As a mediator who regularly encounters deadlock, I am accutely aware of the value of the ‘High Noon’ moments for negotiators stuck in impasse. Normally it’s a critical moment where the parties come face-to-face with the harsh realities of deadlock. In this moment they are faced with frustrated business or economic goals; a sense of not being listened to and a tough re-appraisal of future options. It’s either do a deal or exit for more pain and frustration.
The current football World Cup struck me as an interesting parallel, of skilful teams facing their moment of reality; glory or despair. What symbolises this moment more acutely than the penalty shoot-out, of which we have already seen a few?
What brought this to mind was reading an article in The Psychologist magazine by Tim Callen [June 2018] on the evidence to support what differentiates winners in penalty shootouts, and particularly reflecting on the England team’s dire performance in this arena to date. They have lost 7 out of 8 and hold an average score below the norm. Research has ruled out obvious variables like fatigue, style of kick, player position– pointing rather to psychology and stress coping mechanisms.

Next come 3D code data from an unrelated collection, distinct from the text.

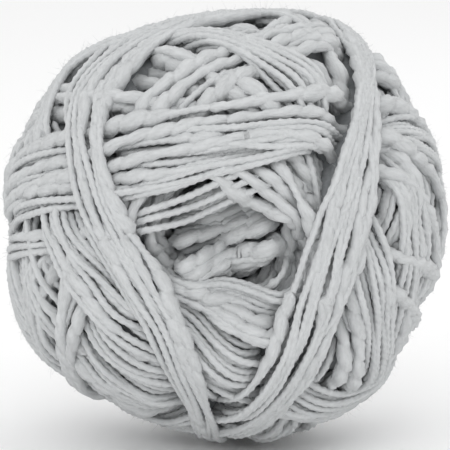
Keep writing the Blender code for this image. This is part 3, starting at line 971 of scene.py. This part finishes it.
def addYarn():
    wound, turns, fitted = windBall()
    surface, floor = settledSurface(turns)
    addCores(wound, fitted, floor, coreSettings)
    lowSurfaces = []
    for cells in tubeSettings["lookRound"]:
        lowSurfaces.append({side: lowestNear(grid, cells) for side, grid in surface.height.items()})
    random = np.random.default_rng(tubeSettings["seed"])
    cotton = cottonMaterial(cottonSettings)
    tubes, roots = {}, []
    rings = 0
    for turn in turns:
        points, radii, shown = ringsOf(turn, surface, lowSurfaces)
        roots.append(fuzzRoots(points, radii, surface))
        for start, count in runsOf(shown):
            if count < tubeSettings["shortest"]:
                continue
            rings += count
            made = tubePoints(points, radii, start, count, random)
            tubes.setdefault(turn.piece, []).append(made)
    print("rings of yarn that show:", rings)
    for piece, made in tubes.items():
        addTubes(piece, made, cotton)
    addTubes("yarnFuzz", hairTubes(np.concatenate(roots), random), cotton)


addYarn()

stageSettings = {"colour": "#fafafa", "roughness": 0.9, "halfWidth": 2}


def addStage(settings):
    # A pale sheet that the ball lies on
    form = bmesh.new()
    bmesh.ops.create_grid(form, x_segments=1, y_segments=1, size=settings["halfWidth"])
    mesh = bpy.data.meshes.new("floor")
    form.to_mesh(mesh)
    form.free()
    material = bpy.data.materials.new("matt_paper")
    material.use_nodes = True
    shader = material.node_tree.nodes["Principled BSDF"]
    shader.inputs["Base Color"].default_value = linear(settings["colour"])
    shader.inputs["Roughness"].default_value = settings["roughness"]
    mesh.materials.append(material)
    floor = bpy.data.objects.new("floor", mesh)
    bpy.context.scene.collection.objects.link(floor)
    print("floor laid")


addStage(stageSettings)

lightSettings = {
    "key": {"energy": 2.6, "size": 0.7, "place": (-0.15, -0.9, 0.75)},
    "fill": {"energy": 1.2, "size": 1.0, "place": (0.7, 0.6, 0.8)},
    "world": ("#ffffff", 0.95),
}


def addLights(settings):
    for name in ("key", "fill"):
        data = bpy.data.lights.new(name, "AREA")
        data.energy = settings[name]["energy"]
        data.size = settings[name]["size"]
        light = bpy.data.objects.new(name, data)
        light.location = settings[name]["place"]
        toBall = ballCentre - light.location
        light.rotation_euler = toBall.to_track_quat("-Z", "Y").to_euler()
        bpy.context.scene.collection.objects.link(light)
    world = bpy.data.worlds.new("studio")
    world.use_nodes = True
    background = world.node_tree.nodes["Background"]
    background.inputs["Color"].default_value = linear(settings["world"][0])
    background.inputs["Strength"].default_value = settings["world"][1]
    bpy.context.scene.world = world
    bpy.context.scene.view_settings.view_transform = "Standard"
    print("lights set")


addLights(lightSettings)
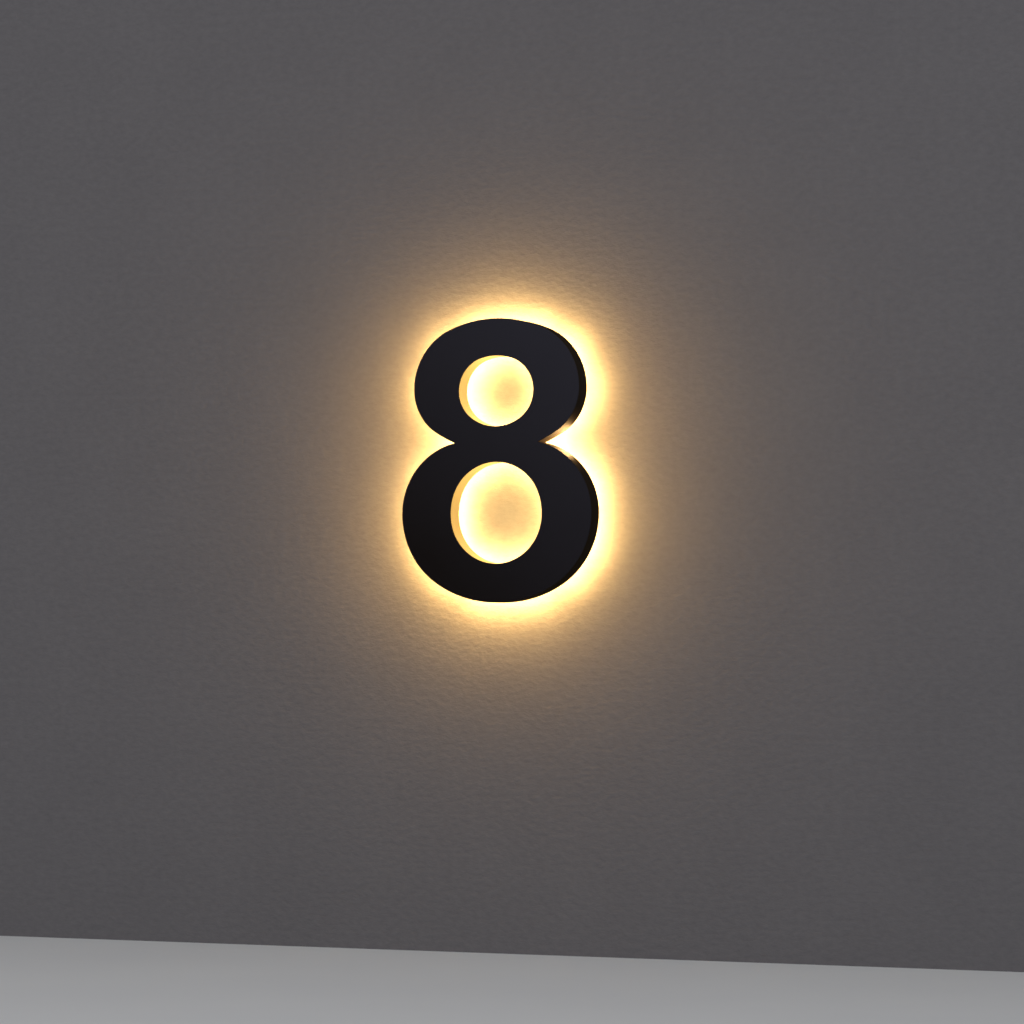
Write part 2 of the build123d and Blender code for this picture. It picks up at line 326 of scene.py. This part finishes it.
def opal_acrylic():
    """Opal whose glow fades from a pool over each module to a deeper tone between them."""
    opal = Finish("opal_acrylic")
    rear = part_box("back_panel")[1].y
    nearest = None
    for middle in module_middles:
        inputs = {0: opal.place(), 1: Vector((middle.x, rear, middle.z))}
        distance = opal.node("ShaderNodeVectorMath", {"operation": "DISTANCE"}, inputs, "Value")
        nearest = distance if nearest is None else nearest.least(distance)
    pool = (1 - nearest / POOL_RADIUS).clamped()
    cloud = opal.noise(OPAL_CLOUD, detail=3)
    glow = opal.blend((pool * 0.9 + cloud * 0.1).clamped(), GLOW_BETWEEN, GLOW_POOL)
    return opal.shade(
        Base_Color=opal.blend(cloud, OPAL_DEEP, OPAL_PALE),
        Roughness=0.28 + cloud * 0.12,
        Normal=opal.bump(cloud, OPAL_RELIEF),
        Emission_Color=glow,
        Emission_Strength=GLOW_STRENGTH,
    )


paint(nodes["back_panel"], opal_acrylic())
print(len(module_middles), "modules glow through the panel")

# %% [markdown]
# ## Metals, plastics and foam
# The pieces behind the housing are bought parts, each with the marks of how it was made: drawn steel has
# lines along its length, anodised aluminium the same lines under a dull black skin, moulded nylon and ABS a
# faint grain from the eroded mould, and foam tape its cells. One short function each keeps those marks
# apart.

# %% Finishes of the bought parts
DRAWN_LINE = 0.5 * MM
DRAWN_STRETCH = (1, 0.06, 1)
DRAWN_RELIEF = 0.01 * MM
STAIN_SIZE = 7 * MM
MOULD_GRAIN = 0.35 * MM
MOULD_RELIEF = 0.02 * MM
FLOW_SIZE = 12 * MM
LENS_CLOUD = 3 * MM
FOAM_CELL = 0.6 * MM
FOAM_RELIEF = 0.08 * MM


def drawn_metal(name, pale, dark, roughness):
    """Metal with fine lines along y, the way that rods and bars are drawn."""
    metal = Finish(name)
    scratch = metal.noise(DRAWN_LINE, detail=4, roughness=0.65, stretch=DRAWN_STRETCH)
    stain = metal.noise(STAIN_SIZE, detail=3)
    return metal.shade(
        Base_Color=metal.blend((scratch * 0.6 + stain * 0.5 - 0.1).clamped(), dark, pale),
        Metallic=1.0,
        Roughness=roughness + scratch * 0.16 + stain * 0.08,
        Normal=metal.bump(scratch, DRAWN_RELIEF),
    )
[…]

Callen identifies 5 variables that make a difference. What was interesting was how they transfer to leadership of tough negotiations; who is more effective in articulating their point and influencing others?
Take your time
A feature of stressful situations is people lose their ability to sustain fluid skills. Instead they ‘choke’ on what are normally automatic and easy skills akin to a footballer kicking a ball from 12 yards into a wide goal. Taking time to find your normal, ‘in the flow’ reaction can avoid the impact of initial anxiety. The research shows that England have one of the shortest ‘whistle to kick’ times, demonstrating poor self-regulation. Similarly, for negotiators, ‘when the going gets tough’ is not the time for impulsive behaviours. Rather, this should trigger a ‘step back’, giving you the opportunity to gain real perspective on the changing landscape of the negotiation.
As with ‘take your time’, learning how breathing techniques can self-regulate anxiety, is one of the most powerful tools for regaining control. At the most sophisticated level, ‘biofeedback’ instruments help with making this effective. But, for negotiators, they could do worse than just remembering the basics of counting from one to ten, and taking several deep breaths from the diaphragm before they react instinctively through ‘fight or flight’ physiology.
Pick a Spot (Take Control)
Focusing on what and where really matters and taking time for the brain to process this, has proved to get results in sport. In penalty shootouts that means looking at the empty spaces in the goal rather than at the goalkeeper! The more anxious penalty takers tend to focus on the goalkeeper. ‘Quiet-Eye’ training, just like deep breathing, helps pull together the skills needed to produce better results. Indeed one can almost see this physically in action watching the body language of penalty takers in Rugby Union like Johnny Wilkinson or Owen Farrell. In negotiations, this is keeping one’s eye on the big picture rather than on the irritations of immediate language or behaviours of opposing negotiators. That’s what good preparation and working on concepts like BATNA (Best Alternative to a Negotiated Agreement) help with; maintaining focus on what counts and how best to score.
Forget the Past (Priming)
The England team now have a well-known story with penalties that resurfaces in every competition, and it is not a helpful one. Callen suggests it would be beneficial to reinforce other words and stories – ‘goal’ and ‘win’ for example rather than ‘oh sh*t, penalties again’! This helps anchor players in a fresh and more positive reality. In negotiations, keeping the tone positive, optimistic and forward-thinking ensures the process and relationships are suitable for progress and building confidence.
Research into body language during penalty shootouts demonstrates a correlation between success and the degree that teams physically celebrate a score. ‘Emotional contagion’ affects confidence and determination, perhaps also at the same time diminishing the pride and confidence of the opposing team. In negotiation, what appears to work is equally staying confident, patient and focused, but also keeping a positive relationship with the other party. Negotiators can ‘celebrate’ by taking time to describe out loud or on a flip chart just how much progress has been achieved and how much give and take both sides have made in their desire to get a good outcome.
Sport offers many parallels for tough and competitive negotiations. But, a core insight to hold on to is that ultimately many complex business or political negotiations are not about ‘winning’ but about changing the game so that the two ‘sides’ come out with a ‘winning deal’ rather than a ‘winning score’ – it’s getting to a trophy that everyone should have their hands around. Everyone in each negotiating team has to play to the best of their ability to achieve great outcomes.